Many of us are uncomfortable with the label of “senior” (though we still take the discount at the restaurants!) because we don’t look, feel, act or think like the seniors who came before us. Still, when circumstances change and you find yourself back in the dating scene after 20, 30 or 40 years, it’s easy to feel like you’re a relic of days gone by, on the outside looking in.
The truth is, you do fit in, and you do belong with all of the others searching for love. You still want and need the love of a man, and (trust me when I say this) there are thousands of good men who would still love to love you.
There is no need to try to be somebody you aren’t. Maybe you’ve still “got it” with a slim figure and the greatest legs since Ann-Margret in those Elvis movies, but miniskirts and bare midriffs are going to make you look foolish and desperate. There are plenty of fashionable choices for women of all ages these days, so make good choices.
They say a man’s appearance becomes more distinguished as he ages. A modern lady becomes more elegant. You’re not competing with 20-year-olds. If that’s what a man wants, that’s what he will look for.
A discerning gentleman looking for a woman over 50 wants someone with the mature qualities of a life-long partner and someone he can be proud of around his adult children.
If you want to try the cougar routine and seduce younger men, that’s your call. Just be aware that the men in that dating pool are usually looking for sex and a wealthy sugar mama. And don’t be too surprised if you accidentally snag a gigolo who expects to get paid afterward.
“The game has changed since you
were 21 but less than you think.”
You may have spent decades in the arms and bed of one man. Even if your mind is ready to move on, you are bound to feel extremely uncomfortable the first time a man approaches you or takes you on a date. Don’t run, but have a glass of wine instead.
You are doing nothing wrong, and the man in front of you is probably a great guy. In fact, it may be his charm and endearing smile that triggers your flight response when you feel those juices of attraction flowing again, after you kept them in check for so long.
Don’t let attraction feel like guilt or fear. You are a free woman with a lot of life to live and a lot of bottled-up love left to give. Let those feelings bubble up to the surface.
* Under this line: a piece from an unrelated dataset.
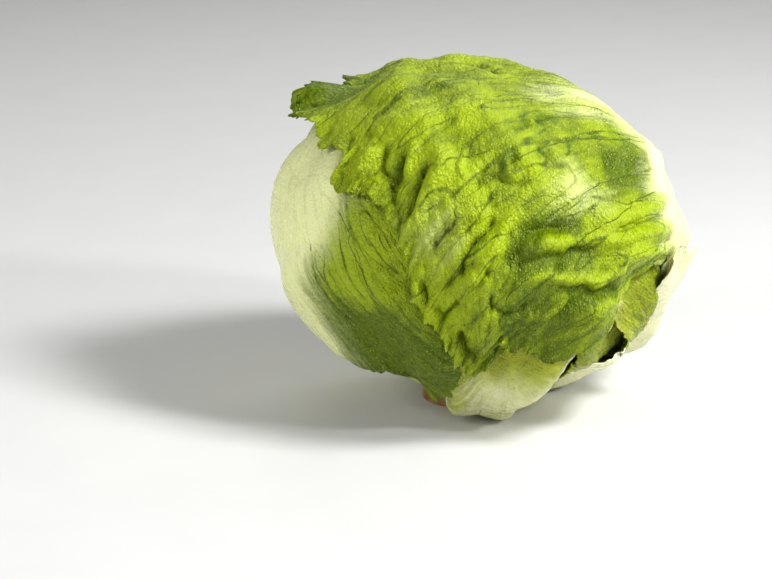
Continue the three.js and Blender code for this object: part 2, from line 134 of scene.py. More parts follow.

Once you get used to them, you will love the feeling, and you will feel more alive than you’ve felt in years. You’re just starting to tune back in and reconnect to life, so don’t fight it.
Avoid the jungle when you go out on the town. It might be fun to check out the loud clubs where they stamp your hand and you need a crowbar to get through the crowd, but you will tire of those quickly and won’t find what you’re looking for.
Try the quieter upscale dinner and dancing clubs in the wealthy suburbs, around the lakes and in the mountains. They often have rather loud bands or a disc jockey playing the modern songs you like, but you are more likely to be among a somewhat older, more sophisticated class of eligible men. The kids can’t afford these places or just aren’t attracted to them.
Ladies can feel comfortable sitting at the bar in most cases, so bring a lady friend, young or old. Get out on the floor and dance with her. When a gentleman apologizes for accidentally brushing too close to you, you will amaze yourself with the comfort, charm and confidence with which you can now so easily and naturally respond.
Strike up a conversation. Life has made you comfortable in your skin, so take advantage of the freedom that gives you.
On the other end of the spectrum, you might prefer to stay in the city and check out the VFW clubs, Legion halls, bowling alleys, ballroom dance clubs or corner pubs. Mature men still like to get out, but they want to find friends of the same age with common interests.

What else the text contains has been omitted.